Attendu que vis-à-vis des factures de garantie, il convient de relever que les premiers juges au terme d'une analyse minutieuse et complète des diverses factures produites par Monsieur Taupin ont mis en évidence que certaines de celles-ci n'avaient aucun rapport avec des véhicules de marque Scania et ont avec justesse limité le montant des sommes dues à ce titre à 18 285,04 F.

Attendu qu'il conviendra de confirmer le jugement sur ce point.

Sur la demande reconventionnelle de la société Garage Nevers Sud.

Attendu qu'en ce qui concerne le stock, une lecture attentive des clauses contractuelles permet de mettre en évidence que Monsieur Taupin avait la possibilité d'enjoindre à son adversaire de reprendre possession dans les conditions contractuellement définies du stock restant ; que force est de constater qu'il n'a pas usé de cette faculté dans le délai contractuel.

Attendu qu'il convient d'en déduire qu'il a entendu conserver la possession dudit stock et le condamner à en payer la valeur, soit la somme TTC de 35 858,85 F.

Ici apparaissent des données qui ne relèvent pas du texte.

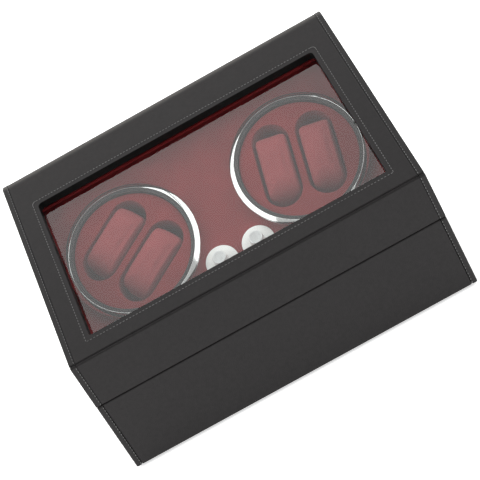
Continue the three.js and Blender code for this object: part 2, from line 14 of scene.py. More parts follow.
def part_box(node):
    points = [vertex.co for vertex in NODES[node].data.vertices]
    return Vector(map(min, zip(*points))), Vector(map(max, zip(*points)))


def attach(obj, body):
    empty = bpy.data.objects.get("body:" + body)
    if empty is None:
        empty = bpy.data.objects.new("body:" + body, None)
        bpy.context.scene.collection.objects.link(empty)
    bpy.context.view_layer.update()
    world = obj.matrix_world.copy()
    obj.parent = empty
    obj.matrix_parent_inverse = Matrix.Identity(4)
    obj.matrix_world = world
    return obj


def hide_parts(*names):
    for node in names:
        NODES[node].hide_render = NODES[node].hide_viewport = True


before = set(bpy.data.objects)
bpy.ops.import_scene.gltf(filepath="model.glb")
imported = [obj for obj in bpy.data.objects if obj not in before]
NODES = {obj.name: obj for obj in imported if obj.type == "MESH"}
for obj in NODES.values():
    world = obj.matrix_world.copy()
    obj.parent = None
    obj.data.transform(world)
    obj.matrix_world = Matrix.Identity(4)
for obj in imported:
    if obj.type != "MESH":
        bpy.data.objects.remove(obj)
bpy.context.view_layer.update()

Attendu que le jugement sera réformé en ce sens.

Sur les dépens et les frais irrépétibles.

Attendu que Monsieur Taupin qui succombe supportera les dépens, ce qui prive de tout fondement sa demande au titre des frais irrépétibles.

Attendu qu'il convient d'allouer à la société Garage Nevers Sud, la somme de 7 000 F sur le même fondement, la somme allouée en première instance étant confirmée.

Par ces motifs : LA COUR, Statuant publiquement et contradictoirement après en avoir délibéré ; Reçoit les appels réguliers en la forme. Réformant le jugement, condamne Monsieur Taupin à payer à la société Garage Nevers Sud la somme de Trente Cinq Mille Huit Cent Cinquante Huit Francs et Quatre Vingt-Cinq centimes (35 858,85 F) en règlement du stock des pièces de rechange. Confirme en toutes ses autres dispositions le jugement entrepris. Y ajoutant, condamne Monsieur Taupin à payer à la société Garage Nevers Sud la somme de Sept Mille Francs (7 000 F) par application de l'article 700 du NCPC devant la Cour. Déboute les parties de toutes leurs autres demandes. Condamne Monsieur Taupin aux entiers dépens, dont distraction au profit de Maître Tracol, Avoué aux offres de droit.